There are always people who say the opposite is also true. But unless you have
at least a mockup, or a prototype, I agree that an idea don't have much value.
The idea can be misleading without modeling of some kind.

------
nostrademons
I don't like either of those ideas. Problem is, if _you_ don't have either
time nor money to implement the idea yourself, why should a partner/freelancer
implement it for you and then let you keep the profits?

If I were you, I'd do one of two things:

1\. If you really believe in the idea, take a leave of absence from college
and pursue it full-time. Build a prototype, put it out there, validate it, and
then if it still looks like a good idea, enlist people to help. You'll have a
much better bargaining position then anyway.

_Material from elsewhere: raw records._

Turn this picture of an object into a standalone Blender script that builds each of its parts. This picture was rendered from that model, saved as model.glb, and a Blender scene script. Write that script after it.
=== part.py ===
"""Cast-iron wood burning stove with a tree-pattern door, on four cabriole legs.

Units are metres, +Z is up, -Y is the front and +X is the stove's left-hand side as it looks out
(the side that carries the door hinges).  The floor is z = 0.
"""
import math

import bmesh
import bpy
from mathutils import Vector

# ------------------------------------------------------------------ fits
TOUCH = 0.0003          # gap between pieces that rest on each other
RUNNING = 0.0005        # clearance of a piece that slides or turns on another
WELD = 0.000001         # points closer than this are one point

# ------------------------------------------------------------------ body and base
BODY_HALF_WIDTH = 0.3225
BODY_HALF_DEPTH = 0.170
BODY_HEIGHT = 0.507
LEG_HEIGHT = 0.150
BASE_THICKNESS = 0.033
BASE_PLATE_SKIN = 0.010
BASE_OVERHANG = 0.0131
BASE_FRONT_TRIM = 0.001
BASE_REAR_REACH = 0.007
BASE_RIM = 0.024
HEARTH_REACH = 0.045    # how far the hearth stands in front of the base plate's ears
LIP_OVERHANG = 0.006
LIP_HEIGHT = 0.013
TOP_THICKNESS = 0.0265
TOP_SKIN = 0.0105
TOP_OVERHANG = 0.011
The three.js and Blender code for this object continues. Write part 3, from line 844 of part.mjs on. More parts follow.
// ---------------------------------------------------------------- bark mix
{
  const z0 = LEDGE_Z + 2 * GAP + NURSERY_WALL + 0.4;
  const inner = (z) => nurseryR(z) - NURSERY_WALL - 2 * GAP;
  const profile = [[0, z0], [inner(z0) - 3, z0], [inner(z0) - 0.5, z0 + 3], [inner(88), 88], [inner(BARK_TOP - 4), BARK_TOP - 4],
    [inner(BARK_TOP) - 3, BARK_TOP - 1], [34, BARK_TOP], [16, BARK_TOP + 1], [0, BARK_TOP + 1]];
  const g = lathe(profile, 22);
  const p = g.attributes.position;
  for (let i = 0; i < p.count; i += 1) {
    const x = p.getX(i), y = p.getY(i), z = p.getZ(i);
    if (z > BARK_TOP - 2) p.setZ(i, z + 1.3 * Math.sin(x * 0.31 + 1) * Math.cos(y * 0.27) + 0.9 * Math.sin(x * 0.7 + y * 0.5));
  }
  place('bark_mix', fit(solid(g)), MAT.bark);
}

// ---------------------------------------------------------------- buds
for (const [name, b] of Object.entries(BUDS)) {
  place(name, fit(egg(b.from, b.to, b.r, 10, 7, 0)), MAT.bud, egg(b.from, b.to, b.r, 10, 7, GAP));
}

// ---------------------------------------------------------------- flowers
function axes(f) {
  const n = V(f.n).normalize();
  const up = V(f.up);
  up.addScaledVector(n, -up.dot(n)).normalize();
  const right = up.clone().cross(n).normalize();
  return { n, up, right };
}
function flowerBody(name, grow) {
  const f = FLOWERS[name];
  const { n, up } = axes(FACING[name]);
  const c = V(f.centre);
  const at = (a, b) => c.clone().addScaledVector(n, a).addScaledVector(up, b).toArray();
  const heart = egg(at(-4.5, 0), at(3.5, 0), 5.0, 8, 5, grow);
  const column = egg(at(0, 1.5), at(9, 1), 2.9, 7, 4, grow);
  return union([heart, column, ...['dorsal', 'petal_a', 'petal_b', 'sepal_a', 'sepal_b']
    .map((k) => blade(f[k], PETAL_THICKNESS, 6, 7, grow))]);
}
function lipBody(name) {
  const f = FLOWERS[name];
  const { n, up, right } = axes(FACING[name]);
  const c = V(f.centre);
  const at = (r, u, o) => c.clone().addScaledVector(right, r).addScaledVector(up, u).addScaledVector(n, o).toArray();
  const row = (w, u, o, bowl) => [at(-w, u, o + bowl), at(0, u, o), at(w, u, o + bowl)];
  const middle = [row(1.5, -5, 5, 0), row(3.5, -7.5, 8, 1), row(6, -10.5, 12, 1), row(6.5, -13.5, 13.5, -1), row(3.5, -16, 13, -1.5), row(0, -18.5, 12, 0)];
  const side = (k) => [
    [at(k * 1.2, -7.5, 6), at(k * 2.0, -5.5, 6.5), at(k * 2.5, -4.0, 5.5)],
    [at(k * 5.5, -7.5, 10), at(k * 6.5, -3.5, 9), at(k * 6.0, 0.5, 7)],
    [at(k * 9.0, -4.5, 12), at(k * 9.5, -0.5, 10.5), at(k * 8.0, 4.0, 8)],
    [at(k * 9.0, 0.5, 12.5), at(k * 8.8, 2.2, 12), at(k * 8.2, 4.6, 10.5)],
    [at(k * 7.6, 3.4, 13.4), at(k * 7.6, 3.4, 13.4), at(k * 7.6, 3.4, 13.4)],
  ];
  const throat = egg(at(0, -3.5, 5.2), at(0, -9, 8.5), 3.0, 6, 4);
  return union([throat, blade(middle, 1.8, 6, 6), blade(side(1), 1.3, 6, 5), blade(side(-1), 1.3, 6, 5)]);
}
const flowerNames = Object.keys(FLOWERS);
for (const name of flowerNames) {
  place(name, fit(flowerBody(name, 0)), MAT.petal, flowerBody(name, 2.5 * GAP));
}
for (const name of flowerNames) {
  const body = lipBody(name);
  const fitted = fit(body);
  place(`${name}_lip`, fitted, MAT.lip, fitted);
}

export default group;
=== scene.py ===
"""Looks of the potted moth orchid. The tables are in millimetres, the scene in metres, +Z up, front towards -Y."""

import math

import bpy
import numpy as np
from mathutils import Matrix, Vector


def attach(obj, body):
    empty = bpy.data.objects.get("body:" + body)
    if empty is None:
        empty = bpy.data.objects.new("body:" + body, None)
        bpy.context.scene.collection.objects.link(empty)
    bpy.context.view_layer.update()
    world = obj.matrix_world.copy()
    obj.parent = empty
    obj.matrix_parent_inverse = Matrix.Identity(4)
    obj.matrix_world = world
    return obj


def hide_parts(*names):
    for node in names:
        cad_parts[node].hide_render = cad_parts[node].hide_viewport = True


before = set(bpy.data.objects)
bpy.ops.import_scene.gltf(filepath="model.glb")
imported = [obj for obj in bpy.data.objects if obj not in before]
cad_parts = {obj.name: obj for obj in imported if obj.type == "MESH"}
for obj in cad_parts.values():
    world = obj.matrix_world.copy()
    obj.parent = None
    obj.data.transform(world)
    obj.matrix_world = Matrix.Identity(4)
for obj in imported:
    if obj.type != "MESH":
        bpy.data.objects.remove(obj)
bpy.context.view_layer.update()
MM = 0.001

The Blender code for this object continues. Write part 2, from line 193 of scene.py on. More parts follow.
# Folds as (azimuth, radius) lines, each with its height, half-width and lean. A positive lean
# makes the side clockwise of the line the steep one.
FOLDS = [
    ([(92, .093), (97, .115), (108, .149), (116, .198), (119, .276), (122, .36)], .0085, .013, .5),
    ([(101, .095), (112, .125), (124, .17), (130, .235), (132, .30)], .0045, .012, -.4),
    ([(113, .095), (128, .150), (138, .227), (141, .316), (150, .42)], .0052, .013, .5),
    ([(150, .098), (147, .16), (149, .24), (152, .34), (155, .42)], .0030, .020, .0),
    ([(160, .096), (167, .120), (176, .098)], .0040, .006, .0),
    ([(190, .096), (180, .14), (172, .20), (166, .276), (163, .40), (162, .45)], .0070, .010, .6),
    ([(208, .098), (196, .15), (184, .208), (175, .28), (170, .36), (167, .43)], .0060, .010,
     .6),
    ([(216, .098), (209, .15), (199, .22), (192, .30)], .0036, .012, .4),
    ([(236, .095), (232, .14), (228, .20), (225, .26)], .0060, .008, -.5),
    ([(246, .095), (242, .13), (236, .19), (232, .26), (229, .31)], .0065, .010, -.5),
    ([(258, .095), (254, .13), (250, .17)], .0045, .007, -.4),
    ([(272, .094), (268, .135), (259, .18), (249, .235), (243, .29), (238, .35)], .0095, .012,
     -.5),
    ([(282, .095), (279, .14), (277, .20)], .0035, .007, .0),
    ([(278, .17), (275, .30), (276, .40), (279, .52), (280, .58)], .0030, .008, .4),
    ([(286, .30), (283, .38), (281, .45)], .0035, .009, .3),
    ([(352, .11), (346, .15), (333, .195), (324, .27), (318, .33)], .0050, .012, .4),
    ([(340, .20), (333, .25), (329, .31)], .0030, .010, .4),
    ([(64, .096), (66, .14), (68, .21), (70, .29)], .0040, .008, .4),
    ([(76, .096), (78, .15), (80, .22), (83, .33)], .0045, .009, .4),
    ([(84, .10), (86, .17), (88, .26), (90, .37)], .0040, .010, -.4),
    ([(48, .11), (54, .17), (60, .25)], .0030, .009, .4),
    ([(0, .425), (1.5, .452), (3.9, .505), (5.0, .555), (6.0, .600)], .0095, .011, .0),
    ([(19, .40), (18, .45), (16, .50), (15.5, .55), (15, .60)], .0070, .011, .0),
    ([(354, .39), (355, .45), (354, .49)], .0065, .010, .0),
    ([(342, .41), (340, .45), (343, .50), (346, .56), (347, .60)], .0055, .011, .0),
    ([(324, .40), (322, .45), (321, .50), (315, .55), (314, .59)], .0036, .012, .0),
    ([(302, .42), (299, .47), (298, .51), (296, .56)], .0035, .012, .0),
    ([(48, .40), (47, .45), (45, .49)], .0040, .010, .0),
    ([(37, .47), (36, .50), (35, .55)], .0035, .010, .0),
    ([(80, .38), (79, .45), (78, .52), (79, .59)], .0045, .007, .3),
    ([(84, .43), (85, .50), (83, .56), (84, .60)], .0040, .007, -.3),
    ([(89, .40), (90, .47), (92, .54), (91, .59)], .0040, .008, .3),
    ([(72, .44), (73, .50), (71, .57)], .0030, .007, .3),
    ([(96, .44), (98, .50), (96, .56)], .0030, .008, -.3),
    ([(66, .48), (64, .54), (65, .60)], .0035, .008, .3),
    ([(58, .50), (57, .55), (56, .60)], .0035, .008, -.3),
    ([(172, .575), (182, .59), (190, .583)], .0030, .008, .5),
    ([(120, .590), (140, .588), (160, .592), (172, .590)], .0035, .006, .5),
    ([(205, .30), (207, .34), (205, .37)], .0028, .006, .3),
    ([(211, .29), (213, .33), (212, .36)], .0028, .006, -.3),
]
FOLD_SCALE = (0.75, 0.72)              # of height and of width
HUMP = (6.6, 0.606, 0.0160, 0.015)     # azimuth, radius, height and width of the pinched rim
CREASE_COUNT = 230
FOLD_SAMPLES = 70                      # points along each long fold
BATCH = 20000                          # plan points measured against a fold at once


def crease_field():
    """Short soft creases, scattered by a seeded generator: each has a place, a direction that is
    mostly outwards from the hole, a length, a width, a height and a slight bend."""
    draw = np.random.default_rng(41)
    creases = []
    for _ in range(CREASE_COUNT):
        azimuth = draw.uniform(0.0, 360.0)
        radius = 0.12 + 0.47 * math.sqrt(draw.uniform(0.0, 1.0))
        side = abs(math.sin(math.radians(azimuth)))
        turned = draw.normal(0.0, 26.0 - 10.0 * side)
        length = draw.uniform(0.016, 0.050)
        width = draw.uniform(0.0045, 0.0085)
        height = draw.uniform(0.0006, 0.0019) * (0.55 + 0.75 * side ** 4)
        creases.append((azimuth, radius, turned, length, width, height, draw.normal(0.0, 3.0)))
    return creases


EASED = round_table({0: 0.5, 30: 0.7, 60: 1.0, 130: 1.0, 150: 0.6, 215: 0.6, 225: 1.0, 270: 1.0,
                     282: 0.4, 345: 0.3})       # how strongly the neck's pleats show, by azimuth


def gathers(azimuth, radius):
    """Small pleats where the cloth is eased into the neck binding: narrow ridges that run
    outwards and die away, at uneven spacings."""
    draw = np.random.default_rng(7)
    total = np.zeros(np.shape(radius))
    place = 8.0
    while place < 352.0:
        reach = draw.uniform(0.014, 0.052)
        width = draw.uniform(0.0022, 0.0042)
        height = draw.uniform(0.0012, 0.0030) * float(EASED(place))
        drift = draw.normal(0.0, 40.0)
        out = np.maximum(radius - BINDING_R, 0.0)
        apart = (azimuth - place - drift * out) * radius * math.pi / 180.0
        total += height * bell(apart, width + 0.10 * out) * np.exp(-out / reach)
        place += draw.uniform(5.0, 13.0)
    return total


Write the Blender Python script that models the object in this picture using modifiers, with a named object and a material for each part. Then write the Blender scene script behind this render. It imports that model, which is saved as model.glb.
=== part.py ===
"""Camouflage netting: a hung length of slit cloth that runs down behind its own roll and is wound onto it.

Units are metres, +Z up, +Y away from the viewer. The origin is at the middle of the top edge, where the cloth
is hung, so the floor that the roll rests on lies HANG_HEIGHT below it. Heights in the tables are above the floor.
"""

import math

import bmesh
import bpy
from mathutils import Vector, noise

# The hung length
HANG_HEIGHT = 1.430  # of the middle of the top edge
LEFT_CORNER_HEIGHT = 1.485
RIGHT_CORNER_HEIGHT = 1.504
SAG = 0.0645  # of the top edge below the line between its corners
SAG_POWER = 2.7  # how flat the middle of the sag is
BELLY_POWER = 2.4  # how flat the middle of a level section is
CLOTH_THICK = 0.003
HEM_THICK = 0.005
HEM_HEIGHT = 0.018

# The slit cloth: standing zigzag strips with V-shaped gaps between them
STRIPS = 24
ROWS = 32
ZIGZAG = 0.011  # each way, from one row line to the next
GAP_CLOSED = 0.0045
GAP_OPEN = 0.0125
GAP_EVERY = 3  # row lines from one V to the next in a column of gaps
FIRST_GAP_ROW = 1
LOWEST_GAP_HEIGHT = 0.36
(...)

2\. If you don't believe in the idea enough to do #1, put it up for adoption
and let someone else run with it. Or just forget about it and let it die.

One of the hard lessons I've learned is that you can't serve two masters. I
tried the volunteer-website-with-classes-on-the-side in college, and I tried
the startup-on-the-side-with-a-full-time-job afterwards. With the former, I
barely managed to graduate, and the website took far longer to do than it
should've. With the latter, my job performance suffered and I found the code I
wrote for the startup was so bad that I threw it all away and started fresh
once I quit. If I come up with another good idea for a startup, the first
thing I do (after validating it and making sure it's feasible) is to quit my
job and pursue it all the way.

------
JimboOmega
In summary: you need partners. Good ones. I failed to find any, and, like your
first attempt, my startup burned out.

Working by yourself is just dangerous - even if you're entirely self-motivated
(I'm not), you can only have so much perspective. Ever spent days trying to
get some small thing to work because nobody was there to tell you it didn't
matter? This goes much more if your project isn't a full time job - you need
someone there to help you stay motivated. Heck, see paul Graham's #1 startup
mistake:<http://www.paulgraham.com/startupmistakes.html>

On the other hand bad partners are even worse than nothing. Partnerships can
go wrong in all kinds of ways - in my case I had someone who was big on talk
but light on delivery. Doing the work I thought he was going to do took too
much time, and my project was stillborn. Cool looking, somewhat functional,
but with too many big issues to be usable. It needed another 6 months of
polishing, and I didn't have 6 months of money left.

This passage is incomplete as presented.